Copy every line of the records below that holds the word "metres".

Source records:
+++++
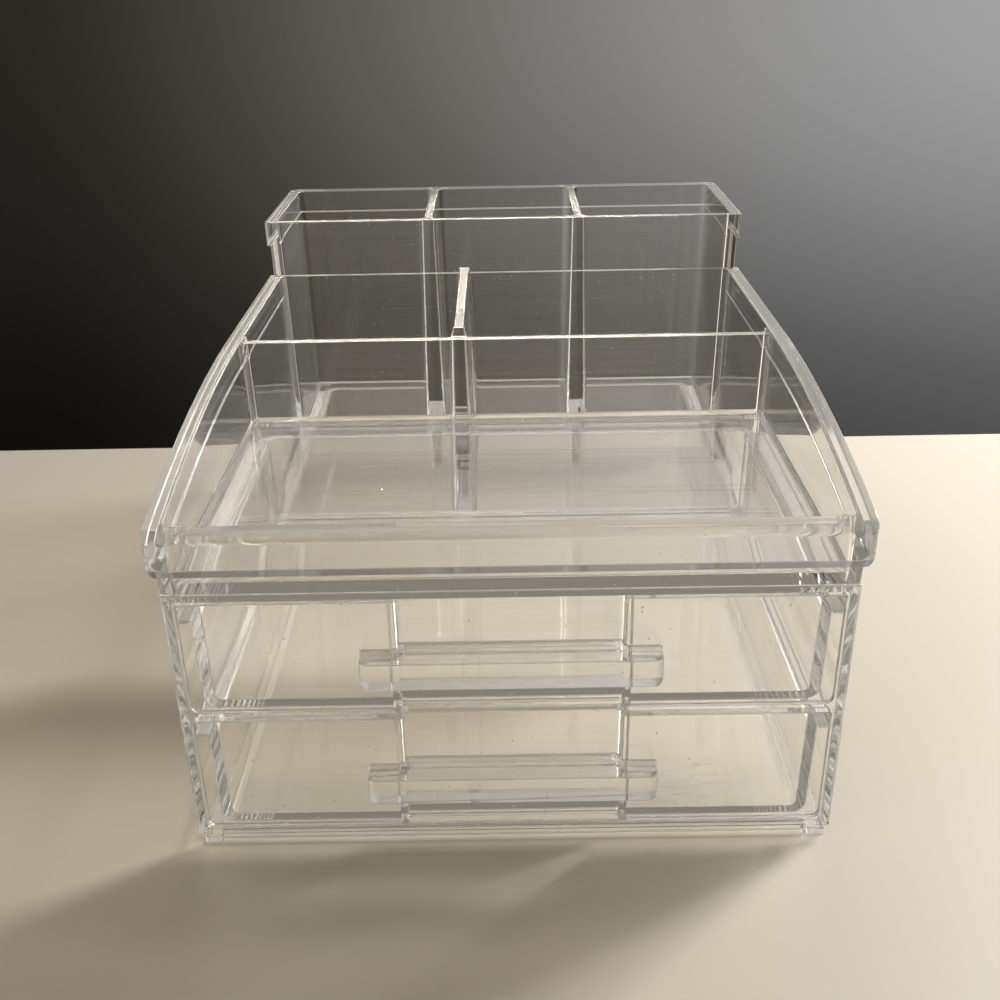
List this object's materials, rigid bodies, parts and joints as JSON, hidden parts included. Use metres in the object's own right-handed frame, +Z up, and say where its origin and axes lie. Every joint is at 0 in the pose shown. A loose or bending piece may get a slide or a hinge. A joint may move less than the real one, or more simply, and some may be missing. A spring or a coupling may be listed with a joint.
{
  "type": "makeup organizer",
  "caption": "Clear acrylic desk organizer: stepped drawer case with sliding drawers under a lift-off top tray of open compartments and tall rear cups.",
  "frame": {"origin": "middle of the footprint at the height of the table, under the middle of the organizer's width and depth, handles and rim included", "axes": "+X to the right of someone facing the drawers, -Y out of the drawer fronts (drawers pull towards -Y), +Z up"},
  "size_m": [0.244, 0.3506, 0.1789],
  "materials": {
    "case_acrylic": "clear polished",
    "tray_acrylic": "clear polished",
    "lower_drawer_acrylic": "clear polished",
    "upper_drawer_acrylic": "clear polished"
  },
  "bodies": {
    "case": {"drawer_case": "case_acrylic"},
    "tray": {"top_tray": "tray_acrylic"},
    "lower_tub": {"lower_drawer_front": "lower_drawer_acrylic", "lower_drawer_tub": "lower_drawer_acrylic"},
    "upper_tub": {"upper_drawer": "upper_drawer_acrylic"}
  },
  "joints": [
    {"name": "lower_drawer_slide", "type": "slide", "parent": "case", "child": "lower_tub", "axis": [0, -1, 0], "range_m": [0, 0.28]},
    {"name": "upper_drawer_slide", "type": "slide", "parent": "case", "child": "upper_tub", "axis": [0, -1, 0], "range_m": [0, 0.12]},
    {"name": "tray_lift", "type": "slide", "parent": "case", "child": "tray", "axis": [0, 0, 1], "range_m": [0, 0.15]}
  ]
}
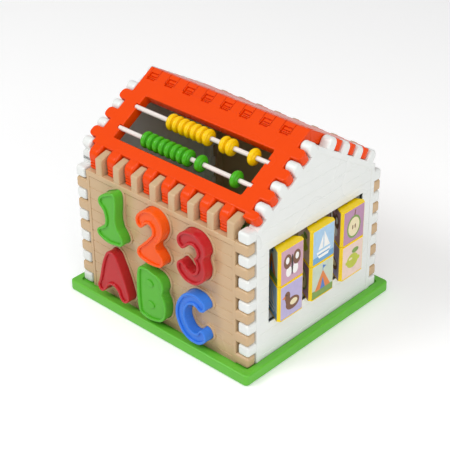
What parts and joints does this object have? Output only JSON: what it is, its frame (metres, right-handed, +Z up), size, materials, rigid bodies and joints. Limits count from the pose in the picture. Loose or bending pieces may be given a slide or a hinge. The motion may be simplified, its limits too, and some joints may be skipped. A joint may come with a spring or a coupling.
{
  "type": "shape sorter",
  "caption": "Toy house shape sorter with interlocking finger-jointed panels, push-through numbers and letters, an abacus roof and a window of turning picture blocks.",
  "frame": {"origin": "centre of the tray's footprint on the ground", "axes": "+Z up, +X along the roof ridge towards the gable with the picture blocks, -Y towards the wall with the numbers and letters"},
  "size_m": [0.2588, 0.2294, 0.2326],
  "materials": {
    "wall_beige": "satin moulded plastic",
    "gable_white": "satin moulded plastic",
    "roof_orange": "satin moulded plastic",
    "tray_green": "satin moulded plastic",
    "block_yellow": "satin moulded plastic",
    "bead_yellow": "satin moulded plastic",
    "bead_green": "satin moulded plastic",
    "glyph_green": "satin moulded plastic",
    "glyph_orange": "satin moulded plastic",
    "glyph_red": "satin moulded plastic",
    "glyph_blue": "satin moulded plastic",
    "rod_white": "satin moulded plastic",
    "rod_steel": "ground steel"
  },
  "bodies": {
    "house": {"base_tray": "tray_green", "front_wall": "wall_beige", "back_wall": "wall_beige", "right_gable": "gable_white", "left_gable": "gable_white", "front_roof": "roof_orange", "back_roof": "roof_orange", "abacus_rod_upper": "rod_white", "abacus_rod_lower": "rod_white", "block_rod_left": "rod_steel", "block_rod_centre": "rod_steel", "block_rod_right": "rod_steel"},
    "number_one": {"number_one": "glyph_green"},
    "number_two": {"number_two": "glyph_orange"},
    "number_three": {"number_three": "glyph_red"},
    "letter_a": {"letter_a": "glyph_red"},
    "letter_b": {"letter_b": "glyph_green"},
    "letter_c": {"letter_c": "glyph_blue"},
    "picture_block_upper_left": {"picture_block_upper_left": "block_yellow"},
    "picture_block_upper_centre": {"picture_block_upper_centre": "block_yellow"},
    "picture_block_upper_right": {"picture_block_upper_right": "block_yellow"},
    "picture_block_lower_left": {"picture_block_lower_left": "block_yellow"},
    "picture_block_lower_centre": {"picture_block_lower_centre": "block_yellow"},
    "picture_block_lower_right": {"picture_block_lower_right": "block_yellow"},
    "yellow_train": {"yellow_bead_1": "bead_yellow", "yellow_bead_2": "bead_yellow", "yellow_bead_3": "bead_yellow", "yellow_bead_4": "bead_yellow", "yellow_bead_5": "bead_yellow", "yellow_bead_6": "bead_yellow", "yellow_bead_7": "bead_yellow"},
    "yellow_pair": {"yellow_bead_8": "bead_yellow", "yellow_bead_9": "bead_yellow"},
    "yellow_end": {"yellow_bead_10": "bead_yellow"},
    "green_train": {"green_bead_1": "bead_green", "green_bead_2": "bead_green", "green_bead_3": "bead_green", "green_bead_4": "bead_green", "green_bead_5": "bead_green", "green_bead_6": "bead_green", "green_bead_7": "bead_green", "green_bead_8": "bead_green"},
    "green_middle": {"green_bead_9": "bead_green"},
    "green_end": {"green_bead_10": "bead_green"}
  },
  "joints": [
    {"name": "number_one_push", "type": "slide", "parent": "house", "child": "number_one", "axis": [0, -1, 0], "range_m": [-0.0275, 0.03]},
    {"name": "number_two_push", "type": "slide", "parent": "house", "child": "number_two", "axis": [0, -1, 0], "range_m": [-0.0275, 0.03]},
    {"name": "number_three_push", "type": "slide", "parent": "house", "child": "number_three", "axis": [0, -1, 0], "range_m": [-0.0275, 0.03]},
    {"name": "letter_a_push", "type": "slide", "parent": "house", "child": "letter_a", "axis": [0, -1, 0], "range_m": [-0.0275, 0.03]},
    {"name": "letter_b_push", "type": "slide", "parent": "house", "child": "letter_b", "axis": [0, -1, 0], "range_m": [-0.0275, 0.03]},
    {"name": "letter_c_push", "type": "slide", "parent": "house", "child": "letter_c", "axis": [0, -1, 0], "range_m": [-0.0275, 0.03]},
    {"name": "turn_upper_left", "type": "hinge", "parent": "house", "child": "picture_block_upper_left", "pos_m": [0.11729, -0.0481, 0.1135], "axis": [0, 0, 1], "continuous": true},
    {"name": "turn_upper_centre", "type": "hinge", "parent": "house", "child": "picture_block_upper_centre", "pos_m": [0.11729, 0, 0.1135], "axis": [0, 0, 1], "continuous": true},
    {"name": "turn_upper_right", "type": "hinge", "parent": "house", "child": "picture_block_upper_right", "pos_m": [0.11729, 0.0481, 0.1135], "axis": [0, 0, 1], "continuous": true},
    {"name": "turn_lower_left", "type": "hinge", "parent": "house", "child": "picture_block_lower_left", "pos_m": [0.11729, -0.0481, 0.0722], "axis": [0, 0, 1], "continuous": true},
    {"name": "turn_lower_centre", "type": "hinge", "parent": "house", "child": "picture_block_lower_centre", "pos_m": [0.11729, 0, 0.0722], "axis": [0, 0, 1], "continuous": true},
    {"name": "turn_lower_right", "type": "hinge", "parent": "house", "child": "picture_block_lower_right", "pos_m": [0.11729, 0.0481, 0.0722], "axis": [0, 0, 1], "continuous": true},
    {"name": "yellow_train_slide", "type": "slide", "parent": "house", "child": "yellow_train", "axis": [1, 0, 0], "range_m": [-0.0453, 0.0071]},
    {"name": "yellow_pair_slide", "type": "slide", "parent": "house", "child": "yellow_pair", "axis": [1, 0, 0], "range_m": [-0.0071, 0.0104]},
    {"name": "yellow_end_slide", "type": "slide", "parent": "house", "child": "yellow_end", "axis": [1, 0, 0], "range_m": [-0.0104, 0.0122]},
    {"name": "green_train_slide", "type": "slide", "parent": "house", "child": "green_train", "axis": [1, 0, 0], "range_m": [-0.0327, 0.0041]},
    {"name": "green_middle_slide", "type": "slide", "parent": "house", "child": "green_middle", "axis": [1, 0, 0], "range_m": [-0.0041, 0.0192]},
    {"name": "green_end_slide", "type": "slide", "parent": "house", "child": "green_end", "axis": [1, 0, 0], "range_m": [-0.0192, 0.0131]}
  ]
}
+++++
RESULT OF THE EXERCISE ▸
List this object's materials, rigid bodies, parts and joints as JSON, hidden parts included. Use metres in the object's own right-handed frame, +Z up, and say where its origin and axes lie. Every joint is at 0 in the pose shown. A loose or bending piece may get a slide or a hinge. A joint may move less than the real one, or more simply, and some may be missing. A spring or a coupling may be listed with a joint.
What parts and joints does this object have? Output only JSON: what it is, its frame (metres, right-handed, +Z up), size, materials, rigid bodies and joints. Limits count from the pose in the picture. Loose or bending pieces may be given a slide or a hinge. The motion may be simplified, its limits too, and some joints may be skipped. A joint may come with a spring or a coupling.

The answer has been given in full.